• [Listed entries]:
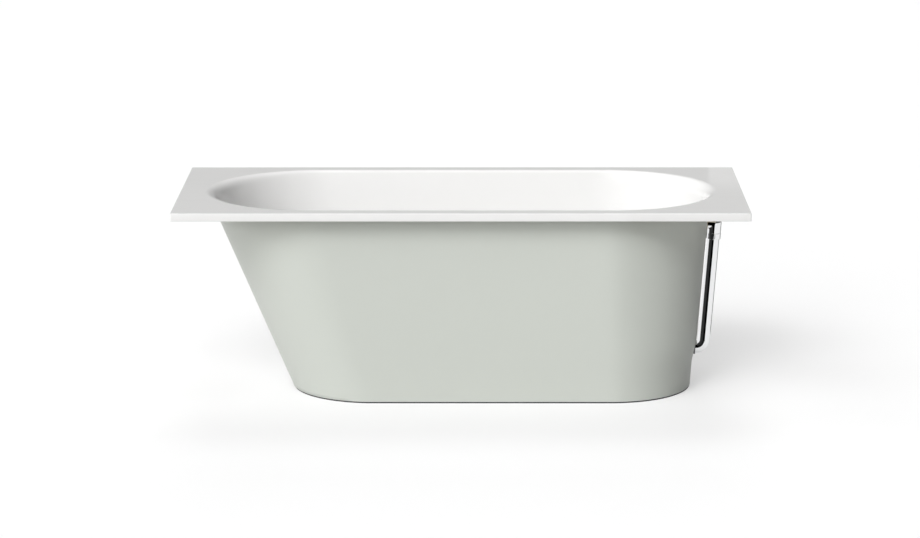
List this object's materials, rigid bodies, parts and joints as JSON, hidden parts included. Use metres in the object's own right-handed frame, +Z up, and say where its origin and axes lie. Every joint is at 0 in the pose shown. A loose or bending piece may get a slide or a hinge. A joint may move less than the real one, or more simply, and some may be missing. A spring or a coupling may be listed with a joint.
{
  "type": "alcove bathtub",
  "caption": "White bathtub with a flat rectangular rim, an oval basin, a tapered sage skirt to the floor and a chrome overflow pipe down the foot end.",
  "frame": {"origin": "on the floor, under the middle of the rim", "axes": "+X along the tub to the foot (drain and overflow) end, -Y to the front, +Z up"},
  "size_m": [1.7, 0.75, 0.605],
  "materials": {
    "white_gloss": "high gloss white sanitary acrylic",
    "sage_satin": "satin sage green-grey lacquered sheet",
    "dark_rubber": "matt black rubber",
    "grey_rubber": "matt grey rubber",
    "board": "raw chipboard sealed with resin",
    "batten": "planed softwood",
    "cradle_steel": "grey powder coat",
    "zinc_steel": "zinc plated",
    "rough_brass": "cast and drawn brass, unplated",
    "acetal": "natural acetal",
    "cable_sheath": "black plastic sheath",
    "foot_plastic": "moulded black plastic",
    "plated": "polished chrome plate"
  },
  "bodies": {
    "tub": {"base_board": "board", "basin": "white_gloss", "board_screws": "zinc_steel", "cable_guide": "acetal", "channel_bolts": "zinc_steel", "channel_nuts": "zinc_steel", "drain_flange": "plated", "drain_gasket": "dark_rubber", "elbow_slip_nut": "plated", "elbow_slip_washer": "dark_rubber", "faceplate_screws": "zinc_steel", "floor_seal": "dark_rubber", "foot_lock_nuts": "zinc_steel", "foot_nuts": "zinc_steel", "frame_rail_back": "cradle_steel", "frame_rail_front": "cradle_steel", "leg_channel_foot": "cradle_steel", "leg_channel_head": "cradle_steel", "lever_pin": "zinc_steel", "outer_skirt": "sage_satin", "overflow_body": "rough_brass", "overflow_elbow": "plated", "overflow_faceplate": "plated", "overflow_gasket_inner": "dark_rubber", "overflow_gasket_outer": "dark_rubber", "overflow_grommet": "grey_rubber", "overflow_pipe": "plated", "pipe_grommet": "grey_rubber", "pull_cable": "cable_sheath", "rim_batten_back": "batten", "rim_batten_foot": "batten", "rim_batten_front": "batten", "rim_batten_head": "batten", "shoe_gasket": "dark_rubber", "skirt_screws": "zinc_steel", "tailpiece": "rough_brass", "tee_slip_nuts": "rough_brass", "tee_slip_washers": "dark_rubber", "waste_shoe": "rough_brass", "waste_tee": "rough_brass"},
    "knob": {"overflow_knob": "plated", "knob_spindle": "rough_brass", "cable_crank": "acetal"},
    "plug": {"plug_cap": "plated", "plug_seal": "dark_rubber", "plug_stem": "rough_brass"},
    "lever": {"lift_lever": "rough_brass"},
    "foot_head_front": {"foot_pad_head_front": "foot_plastic"},
    "stud_head_front": {"foot_stud_head_front": "zinc_steel"},
    "foot_head_back": {"foot_pad_head_back": "foot_plastic"},
    "stud_head_back": {"foot_stud_head_back": "zinc_steel"},
    "foot_foot_front": {"foot_pad_foot_front": "foot_plastic"},
    "stud_foot_front": {"foot_stud_foot_front": "zinc_steel"},
    "foot_foot_back": {"foot_pad_foot_back": "foot_plastic"},
    "stud_foot_back": {"foot_stud_foot_back": "zinc_steel"}
  },
  "joints": [
    {"name": "knob_turn", "type": "hinge", "parent": "tub", "child": "knob", "pos_m": [0.73223, 0, 0.505], "axis": [0.9972, 0, -0.075], "range_deg": [0, 90]},
    {"name": "plug_lift", "type": "slide", "parent": "tub", "child": "plug", "axis": [0, 0, 1], "range_m": [0, 0.01]},
    {"name": "lever_turn", "type": "hinge", "parent": "tub", "child": "lever", "pos_m": [0.476, 0, 0.106], "axis": [0, 1, 0], "range_deg": [0, 22.6]},
    {"name": "foot_height_head_front", "type": "slide", "parent": "tub", "child": "foot_head_front", "axis": [0, 0, -1], "range_m": [-0.01, 0.015]},
    {"name": "stud_turn_head_front", "type": "hinge", "parent": "foot_head_front", "child": "stud_head_front", "pos_m": [-0.36, -0.17996, 0.02], "axis": [0, 0, -1], "range_deg": [-2058, 3087]},
    {"name": "foot_height_head_back", "type": "slide", "parent": "tub", "child": "foot_head_back", "axis": [0, 0, -1], "range_m": [-0.01, 0.015]},
    {"name": "stud_turn_head_back", "type": "hinge", "parent": "foot_head_back", "child": "stud_head_back", "pos_m": [-0.36, 0.17996, 0.02], "axis": [0, 0, -1], "range_deg": [-2058, 3087]},
    {"name": "foot_height_foot_front", "type": "slide", "parent": "tub", "child": "foot_foot_front", "axis": [0, 0, -1], "range_m": [-0.01, 0.015]},
    {"name": "stud_turn_foot_front", "type": "hinge", "parent": "foot_foot_front", "child": "stud_foot_front", "pos_m": [0.34, -0.17996, 0.02], "axis": [0, 0, -1], "range_deg": [-2058, 3087]},
    {"name": "foot_height_foot_back", "type": "slide", "parent": "tub", "child": "foot_foot_back", "axis": [0, 0, -1], "range_m": [-0.01, 0.015]},
    {"name": "stud_turn_foot_back", "type": "hinge", "parent": "foot_foot_back", "child": "stud_foot_back", "pos_m": [0.34, 0.17996, 0.02], "axis": [0, 0, -1], "range_deg": [-2058, 3087]}
  ],
  "couplings": [
    {"joint": "plug_lift", "follows": "knob_turn", "m_per_rad": 0.006366},
    {"joint": "lever_turn", "follows": "knob_turn", "ratio": 0.2511},
    {"joint": "stud_turn_head_front", "follows": "foot_height_head_front", "rad_per_m": 3590.4},
    {"joint": "stud_turn_head_back", "follows": "foot_height_head_back", "rad_per_m": 3590.4},
    {"joint": "stud_turn_foot_front", "follows": "foot_height_foot_front", "rad_per_m": 3590.4},
    {"joint": "stud_turn_foot_back", "follows": "foot_height_foot_back", "rad_per_m": 3590.4}
  ]
}
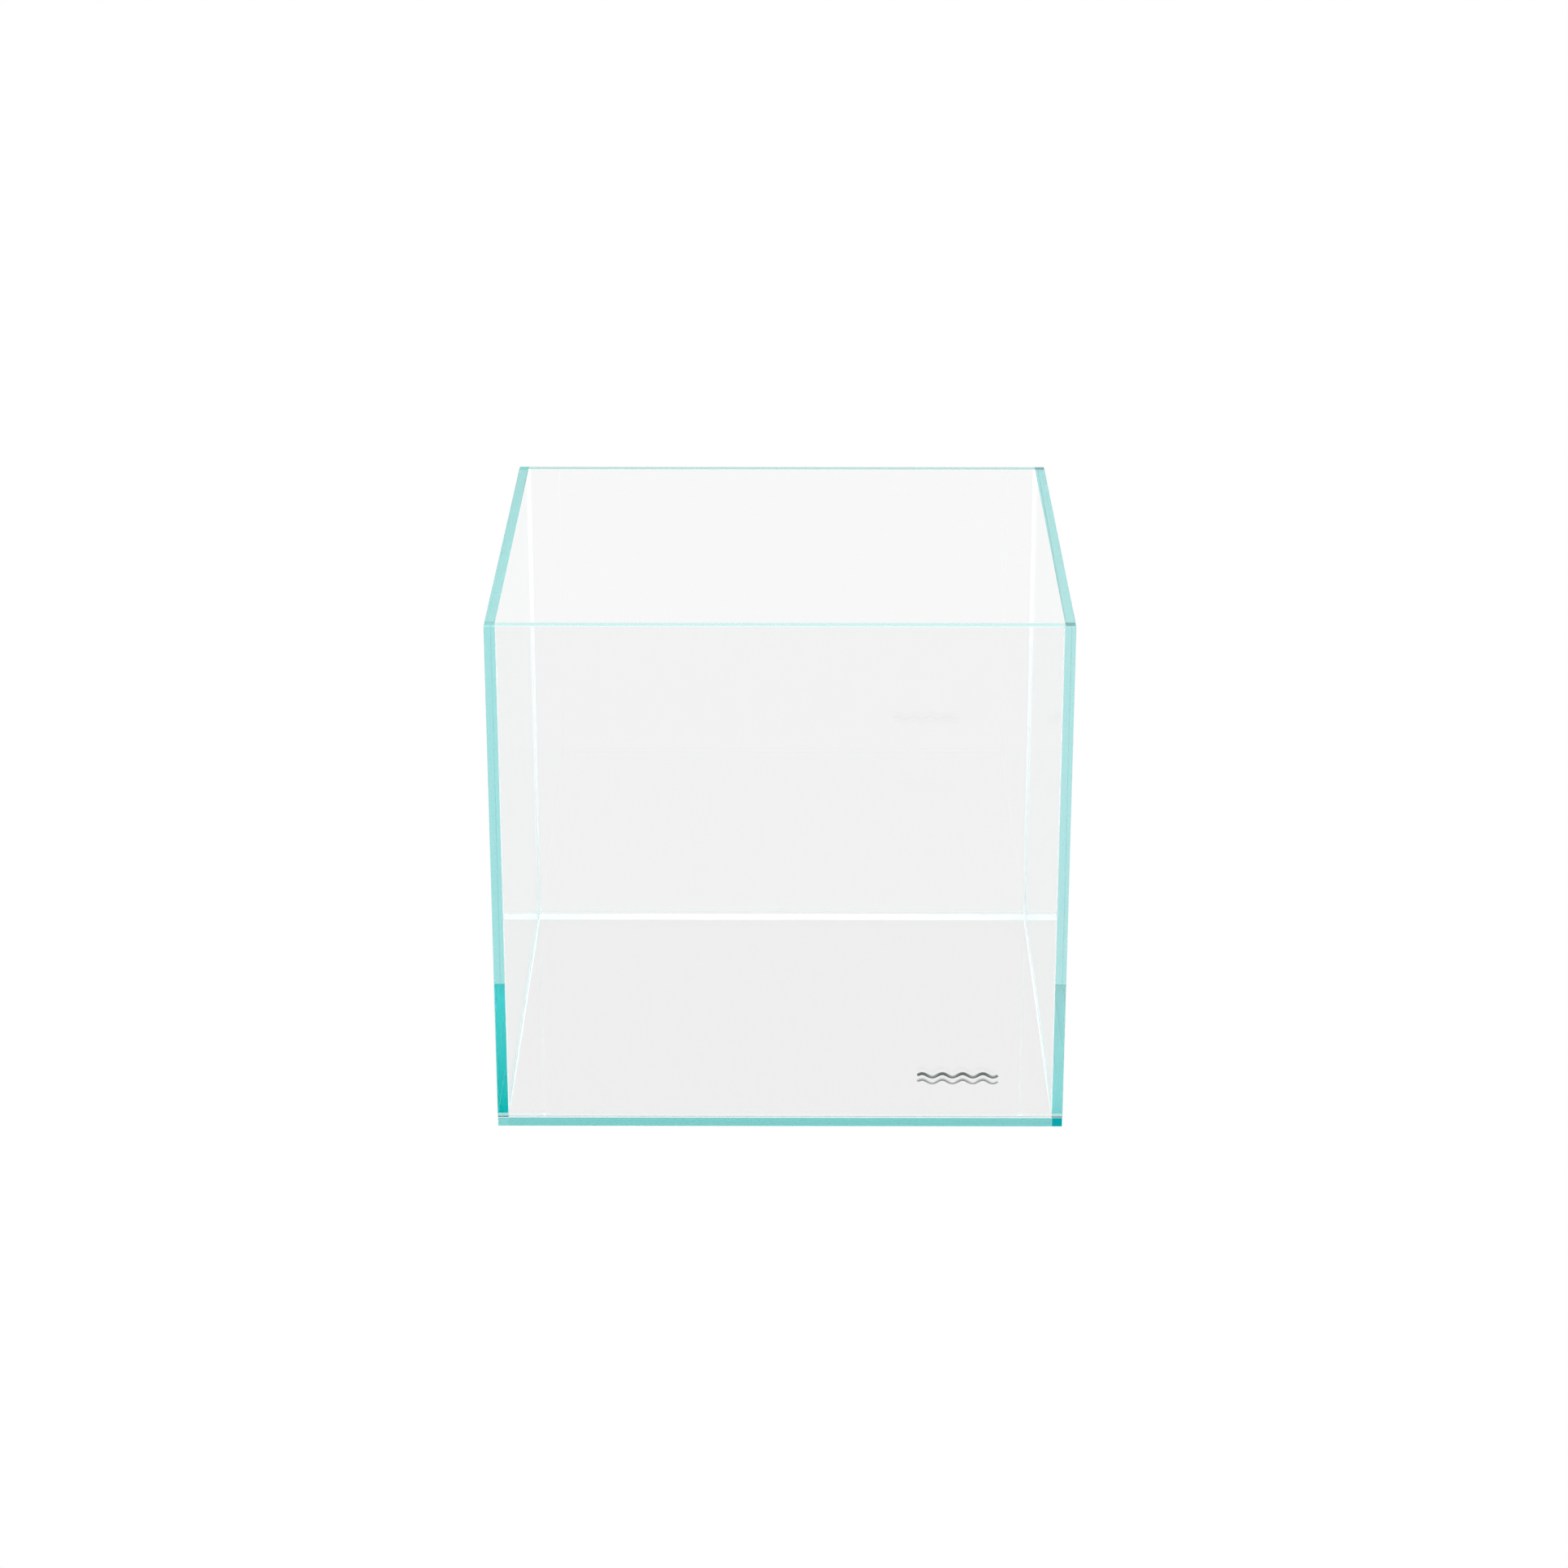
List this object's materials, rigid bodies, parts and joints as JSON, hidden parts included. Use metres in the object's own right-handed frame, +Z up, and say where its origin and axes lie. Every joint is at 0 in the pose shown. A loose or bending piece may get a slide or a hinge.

• [What the exercise asks]:
From the listing above, extract all records word for word.

• [Output]:
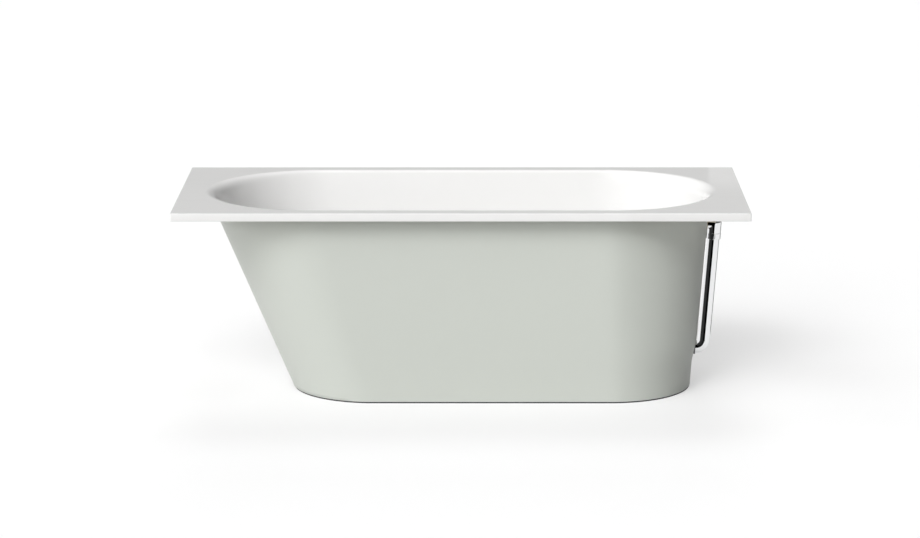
List this object's materials, rigid bodies, parts and joints as JSON, hidden parts included. Use metres in the object's own right-handed frame, +Z up, and say where its origin and axes lie. Every joint is at 0 in the pose shown. A loose or bending piece may get a slide or a hinge. A joint may move less than the real one, or more simply, and some may be missing. A spring or a coupling may be listed with a joint.
{
  "type": "alcove bathtub",
  "caption": "White bathtub with a flat rectangular rim, an oval basin, a tapered sage skirt to the floor and a chrome overflow pipe down the foot end.",
  "frame": {"origin": "on the floor, under the middle of the rim", "axes": "+X along the tub to the foot (drain and overflow) end, -Y to the front, +Z up"},
  "size_m": [1.7, 0.75, 0.605],
  "materials": {
    "white_gloss": "high gloss white sanitary acrylic",
    "sage_satin": "satin sage green-grey lacquered sheet",
    "dark_rubber": "matt black rubber",
    "grey_rubber": "matt grey rubber",
    "board": "raw chipboard sealed with resin",
    "batten": "planed softwood",
    "cradle_steel": "grey powder coat",
    "zinc_steel": "zinc plated",
    "rough_brass": "cast and drawn brass, unplated",
    "acetal": "natural acetal",
    "cable_sheath": "black plastic sheath",
    "foot_plastic": "moulded black plastic",
    "plated": "polished chrome plate"
  },
  "bodies": {
    "tub": {"base_board": "board", "basin": "white_gloss", "board_screws": "zinc_steel", "cable_guide": "acetal", "channel_bolts": "zinc_steel", "channel_nuts": "zinc_steel", "drain_flange": "plated", "drain_gasket": "dark_rubber", "elbow_slip_nut": "plated", "elbow_slip_washer": "dark_rubber", "faceplate_screws": "zinc_steel", "floor_seal": "dark_rubber", "foot_lock_nuts": "zinc_steel", "foot_nuts": "zinc_steel", "frame_rail_back": "cradle_steel", "frame_rail_front": "cradle_steel", "leg_channel_foot": "cradle_steel", "leg_channel_head": "cradle_steel", "lever_pin": "zinc_steel", "outer_skirt": "sage_satin", "overflow_body": "rough_brass", "overflow_elbow": "plated", "overflow_faceplate": "plated", "overflow_gasket_inner": "dark_rubber", "overflow_gasket_outer": "dark_rubber", "overflow_grommet": "grey_rubber", "overflow_pipe": "plated", "pipe_grommet": "grey_rubber", "pull_cable": "cable_sheath", "rim_batten_back": "batten", "rim_batten_foot": "batten", "rim_batten_front": "batten", "rim_batten_head": "batten", "shoe_gasket": "dark_rubber", "skirt_screws": "zinc_steel", "tailpiece": "rough_brass", "tee_slip_nuts": "rough_brass", "tee_slip_washers": "dark_rubber", "waste_shoe": "rough_brass", "waste_tee": "rough_brass"},
    "knob": {"overflow_knob": "plated", "knob_spindle": "rough_brass", "cable_crank": "acetal"},
    "plug": {"plug_cap": "plated", "plug_seal": "dark_rubber", "plug_stem": "rough_brass"},
    "lever": {"lift_lever": "rough_brass"},
    "foot_head_front": {"foot_pad_head_front": "foot_plastic"},
    "stud_head_front": {"foot_stud_head_front": "zinc_steel"},
    "foot_head_back": {"foot_pad_head_back": "foot_plastic"},
    "stud_head_back": {"foot_stud_head_back": "zinc_steel"},
    "foot_foot_front": {"foot_pad_foot_front": "foot_plastic"},
    "stud_foot_front": {"foot_stud_foot_front": "zinc_steel"},
    "foot_foot_back": {"foot_pad_foot_back": "foot_plastic"},
    "stud_foot_back": {"foot_stud_foot_back": "zinc_steel"}
  },
  "joints": [
    {"name": "knob_turn", "type": "hinge", "parent": "tub", "child": "knob", "pos_m": [0.73223, 0, 0.505], "axis": [0.9972, 0, -0.075], "range_deg": [0, 90]},
    {"name": "plug_lift", "type": "slide", "parent": "tub", "child": "plug", "axis": [0, 0, 1], "range_m": [0, 0.01]},
    {"name": "lever_turn", "type": "hinge", "parent": "tub", "child": "lever", "pos_m": [0.476, 0, 0.106], "axis": [0, 1, 0], "range_deg": [0, 22.6]},
    {"name": "foot_height_head_front", "type": "slide", "parent": "tub", "child": "foot_head_front", "axis": [0, 0, -1], "range_m": [-0.01, 0.015]},
    {"name": "stud_turn_head_front", "type": "hinge", "parent": "foot_head_front", "child": "stud_head_front", "pos_m": [-0.36, -0.17996, 0.02], "axis": [0, 0, -1], "range_deg": [-2058, 3087]},
    {"name": "foot_height_head_back", "type": "slide", "parent": "tub", "child": "foot_head_back", "axis": [0, 0, -1], "range_m": [-0.01, 0.015]},
    {"name": "stud_turn_head_back", "type": "hinge", "parent": "foot_head_back", "child": "stud_head_back", "pos_m": [-0.36, 0.17996, 0.02], "axis": [0, 0, -1], "range_deg": [-2058, 3087]},
    {"name": "foot_height_foot_front", "type": "slide", "parent": "tub", "child": "foot_foot_front", "axis": [0, 0, -1], "range_m": [-0.01, 0.015]},
    {"name": "stud_turn_foot_front", "type": "hinge", "parent": "foot_foot_front", "child": "stud_foot_front", "pos_m": [0.34, -0.17996, 0.02], "axis": [0, 0, -1], "range_deg": [-2058, 3087]},
    {"name": "foot_height_foot_back", "type": "slide", "parent": "tub", "child": "foot_foot_back", "axis": [0, 0, -1], "range_m": [-0.01, 0.015]},
    {"name": "stud_turn_foot_back", "type": "hinge", "parent": "foot_foot_back", "child": "stud_foot_back", "pos_m": [0.34, 0.17996, 0.02], "axis": [0, 0, -1], "range_deg": [-2058, 3087]}
  ],
  "couplings": [
    {"joint": "plug_lift", "follows": "knob_turn", "m_per_rad": 0.006366},
    {"joint": "lever_turn", "follows": "knob_turn", "ratio": 0.2511},
    {"joint": "stud_turn_head_front", "follows": "foot_height_head_front", "rad_per_m": 3590.4},
    {"joint": "stud_turn_head_back", "follows": "foot_height_head_back", "rad_per_m": 3590.4},
    {"joint": "stud_turn_foot_front", "follows": "foot_height_foot_front", "rad_per_m": 3590.4},
    {"joint": "stud_turn_foot_back", "follows": "foot_height_foot_back", "rad_per_m": 3590.4}
  ]
}
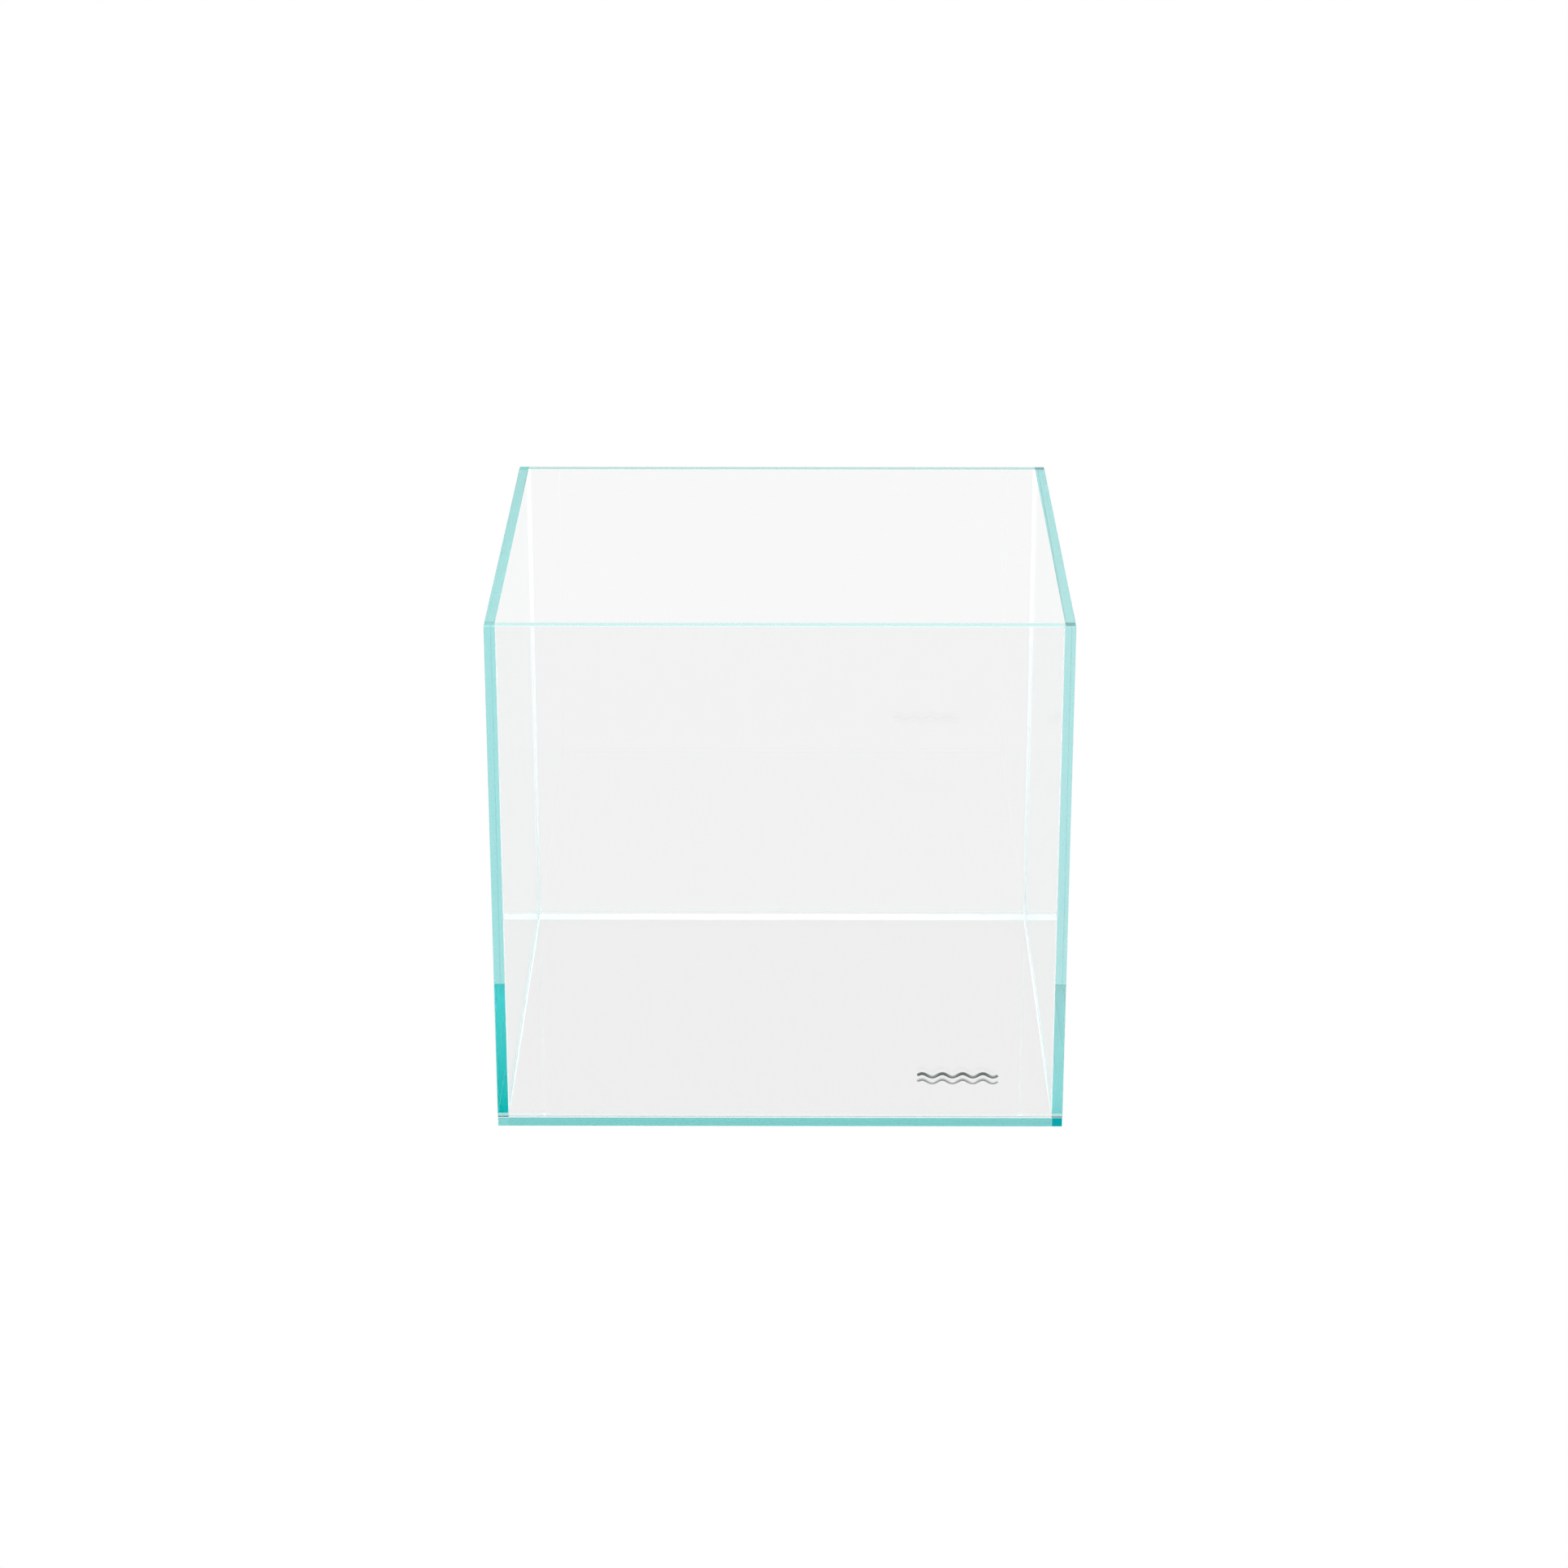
List this object's materials, rigid bodies, parts and joints as JSON, hidden parts included. Use metres in the object's own right-handed frame, +Z up, and say where its origin and axes lie. Every joint is at 0 in the pose shown. A loose or bending piece may get a slide or a hinge.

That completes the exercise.